Building a Database of Specimens

More than 3 billion animals and insects are sitting around the world in jars of alcohol, and soon there will be an online database to account for them all. Stewart Taggart reports from Sydney, Australia.

SYDNEY, Australia -- In a windowless back room of the Australian Museum, there's a place called the "Spirit House."

Thousands of animal specimens are kept there, preserved in jars of alcohol. Most are identified by little more than dusty paper cards or crusty labels --? a tribute to pre-computer-era science.

Around the world, roughly 3 billion such animal and plant specimens sit in places like the Australian Museum,? with no comprehensive electronic means for researchers to share data about them. Now, after nearly five years of negotiations, a major effort is underway to create an international electronic lingua franca for this sleeping scientific bounty.

Earlier this month, 18 nations agreed to establish the Global Biodiversity Information Facility (GBIF) in Copenhagen, which will establish a standard method for data exchange about such specimens for researchers in different countries. By developing a kind of online phone book of the world's major plant and animal collections, the potential for new scientific discoveries could be huge.

Among the possibilities?

Bio prospectors could follow up interesting drug leads should compounds in one plant be found to have cousins or distant relations in other lands. More sophisticated conservation programs could be developed as more information on natural environments becomes available across political borders. And plant and animal migration theories could be altered as researchers find new genetic links among animals of different continents.

But the big task right now is just getting the stuff online. As a database project, it could make the Human Genome Project look simple by comparison.

"Man has been collecting biological data for centuries," said Dr. John Curran, assistant chief of the Commonwealth Scientific and Industrial Research Organization's division of Entomology (aka insects). "The genome people had the advantage in that they started collecting and working with their data after computers existed."

To get an idea of the challenges ahead, go back to the Spirit House. There, a 19th-century offline archival system holds sway, based largely on elaborate cursive script and paper tags. Getting it all into data fields parsed by mainframe computers will be a huge task.

And that's just the headache facing the Australian Museum in Sydney, which has an estimated 7 million specimens in its animal collections. In Canberra, the Australian National Insect Collection holds roughly 11 million insect specimens. Australia's seven major herbariums located around the country have nearly 6 million specimens among them.

And this tally is just for a few select institutions in Australia. Similar numbers no doubt exist in other countries with equally large collections. What's more, the databasing task is both quantitative and qualitative.

For instance, among Australia's herbariums, only 40 percent of the data on specimens is currently in any kind of electronic form suitable for inclusion in GBIF, said Dr. Judy West, director of Australia's Center for Plant Biodiversity Research.

The rest of the data still needs to be entered into computers, and much of it lacks a lot of the detail today's researchers want, such as the precise GPS location of where specimens were collected. Collectors in, say, 1850, did not have that technology, said West. Therefore, much of that data may have to be reverse-engineered as closely as possible, she said. Some of Australia's specimens date from as early as 1770.

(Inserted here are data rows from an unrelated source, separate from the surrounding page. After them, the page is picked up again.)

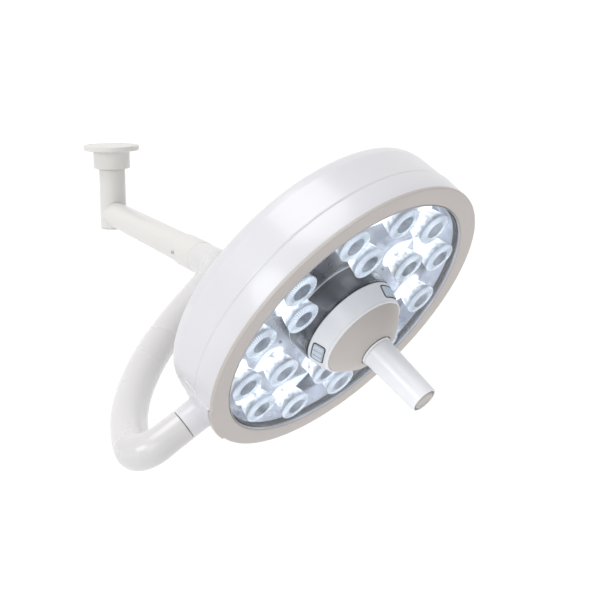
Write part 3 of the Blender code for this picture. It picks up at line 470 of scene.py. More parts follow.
def glowing(name, colour, glow, low, high, grain=260.0):
    """Clear moulded optic carrying light: it glows unevenly, as its facets catch it."""
    paint = Paint(name)
    facets = paint.noise(grain, 2.0, 0.7)
    clouds = paint.noise(42.0, 3.0)
    paint.drive(
        Base_Color=paint.tones(facets, shade(colour, 0.8), colour),
        Roughness=paint.range(clouds, 0.08, 0.22),
        Emission_Strength=paint.range(clouds, low, high),
    )
    paint.set(Emission_Color=(*glow, 1.0))
    paint.bump(facets, 0.3, 0.0003)
    return paint.material


def lit_flank(name, colour, glow):
    """Side of a collimator: brightest low down by its emitter, clearer towards its rim."""
    paint = Paint(name)
    facets = paint.noise(85.0, 4.0, 0.7)
    light = paint.painted_light(paint.range(facets, 0.10, 1.55))
    paint.drive(
        Base_Color=paint.tones(facets, shade(colour, 0.62), colour),
        Roughness=paint.range(facets, 0.08, 0.24),
        Emission_Strength=light,
    )
    paint.set(Emission_Color=(*glow, 1.0))
    paint.bump(facets, 0.4, 0.0008)
    return paint.material


def reflector_with_painted_spill(name, colour, glow):
    """Rolled reflector sheet, with painted light: emission where the light from each module would spill on it."""
    paint = Paint(name)
    streaks = paint.noise(26.0, 5.0, 0.65)
    clouds = paint.noise(11.0, 3.0)
    # Painted light: the sheet's emission follows the spill level painted on the dish's vertices.
    light = paint.painted_light(paint.range(streaks, 0.30, 1.35))
    paint.drive(
        Base_Color=paint.tones(clouds, shade(colour, 0.84), shade(colour, 1.10)),
        Roughness=paint.range(streaks, 0.22, 0.36),
        Emission_Strength=light,
    )
    paint.set(Metallic=1.0, Emission_Color=(*glow, 1.0))
    paint.bump(streaks, 0.35, 0.0006)
    return paint.material


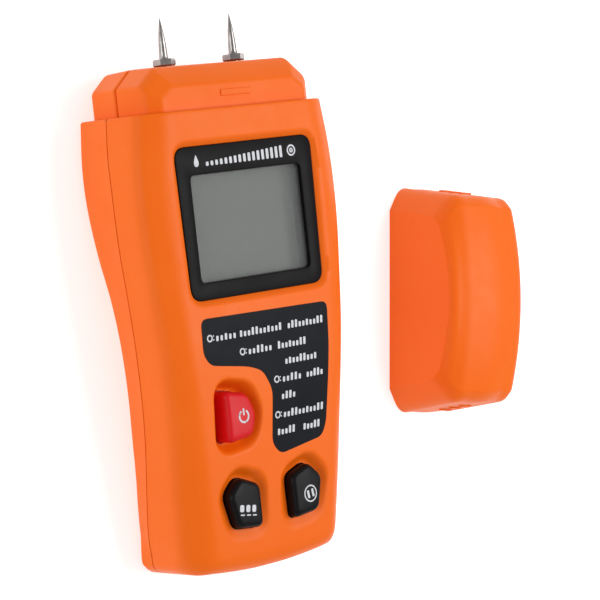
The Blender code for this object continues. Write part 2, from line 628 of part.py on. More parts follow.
def stand_cap(cap):
    """Turn the finished cap so it stands on its mouth beside the meter, front towards -X."""
    middle = Vector((0.0, CAP_MOUTH_Y, 14.25)) * MM
    upright = Matrix(((0, 0, -1), (-1, 0, 0), (0, 1, 0))).to_4x4()
    spin = Matrix.Rotation(math.radians(CAP_TURN_DEG), 4, "Z")
    place = Matrix.Translation(Vector((CAP_STAND_X, CAP_STAND_Y, 0.0)) * MM)
    cap.data.transform(place @ spin @ upright @ Matrix.Translation(-middle))
    return cap


def electrodes():
    for label, x in (("left", -PIN_X), ("right", PIN_X)):
        bore = STUD_RADIUS + STUD_CLEAR
        profile = [(49.6, STUD_RADIUS - 0.2), (49.9, STUD_RADIUS), (NUT_Y[1] - 0.1, STUD_RADIUS),
                   (NUT_Y[1] + 0.1, PIN_RADIUS + 0.1)]
        profile += [(PIN_TIP_Y - back, radius) for back, radius in PIN_POINT]
        turned(f"electrode_pin_{label}", profile, x, PIN_Z, "nickel", SMALL_ROUND)
        nut(f"pin_nut_{label}", x, bore)
        insert = rod(f"threaded_insert_{label}", (x, INSERT_Y[0], PIN_Z), "Y", INSERT_RADIUS,
                     INSERT_Y[1] - INSERT_Y[0], "brass", SMALL_ROUND)
        boolean(insert, rod(f"insert_bore_{label}", (x, INSERT_Y[0] - 1, PIN_Z), "Y", bore, 12.0, "brass",
                            SMALL_ROUND), "DIFFERENCE")
        lug = rod(f"solder_lug_{label}", (x, LUG_Y[0], PIN_Z), "Y", 3.0, LUG_Y[1] - LUG_Y[0], "nickel",
                  SMALL_ROUND)
        boolean(lug, box(f"lug_tail_{label}", (x - 1.0, x + 1.0), LUG_Y, (PIN_Z + 1.0, PIN_Z + 4.6),
                         "nickel"), "UNION")
        boolean(lug, rod(f"lug_bore_{label}", (x, LUG_Y[0] - 1, PIN_Z), "Y", bore, 3.0, "nickel",
                         SMALL_ROUND), "DIFFERENCE")


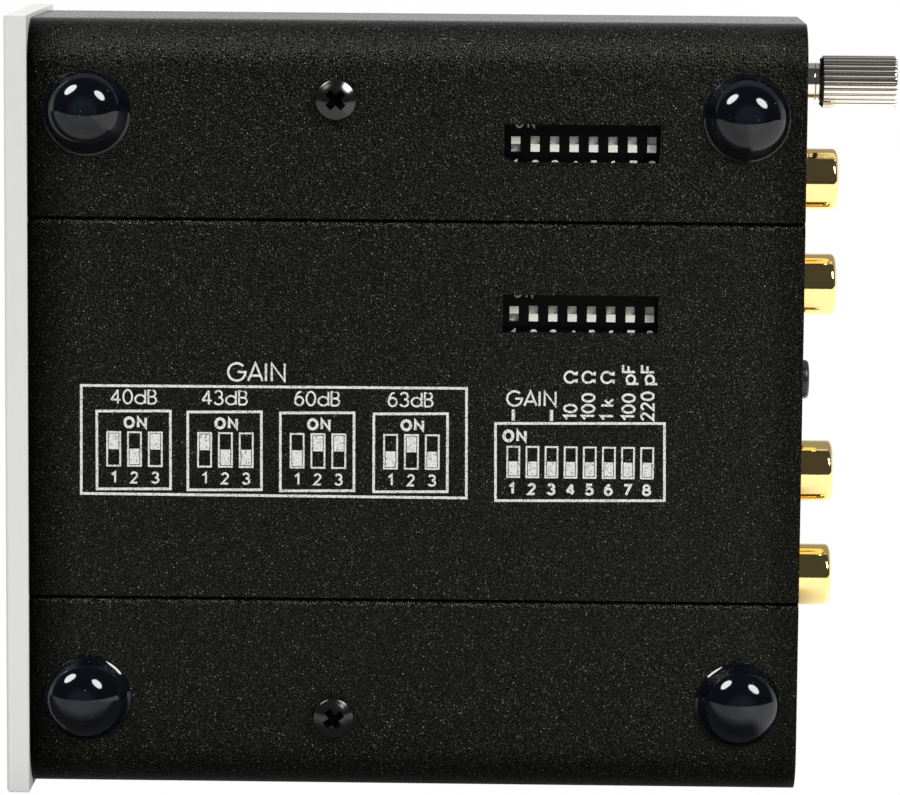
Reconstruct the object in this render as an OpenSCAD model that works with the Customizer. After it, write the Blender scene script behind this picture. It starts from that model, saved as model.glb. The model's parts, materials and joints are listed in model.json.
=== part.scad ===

Nonetheless, the 18 countries that have signed up for the initial stage of the GBIF agree the ramifications of such linked data will be staggering, and the project will require a multidisciplinary? approach once it gets going.

"GBIF will provide an unparalleled source of biodiversity information," said GBIF Chairman Christoph Haeuser, a biodiversity researcher at the Stuttgart State Museum. "People will be able to use this facility from anywhere in the world to access geographical, ecological, genetic and taxonomic information."

The origin of GBIF dates to January 1996, when the Organization for Economic Cooperation and Development (OECD) agreed that more broadly available information on earth's biodiversity was critically important to society, but was being bottled up by database incompatibilities across nations and offline archiving.

GBIF was established in mid-2000, and earlier this month Copenhagen was selected as its headquarters, beating out rival bids from Australia, Spain and Holland. Now that the headquarters location is fixed, the real work can start. And the sooner the better, because many plant and animal collections continue to grow at a rapid rate.

The sooner electronic standards are created, the less work will need to be done down the line to get collections ready.

And as this bread-and-butter work gets done, the real payoff will come as GBIF's databases increasingly are parsed along other databases of similar magnitude, such as those for climate records, environment and geography.

"Once you lash together all this information, who knows what questions we could be asking as scientists?" Curran said. "The other databases are much farther along. Biological data is in many ways the laggard here."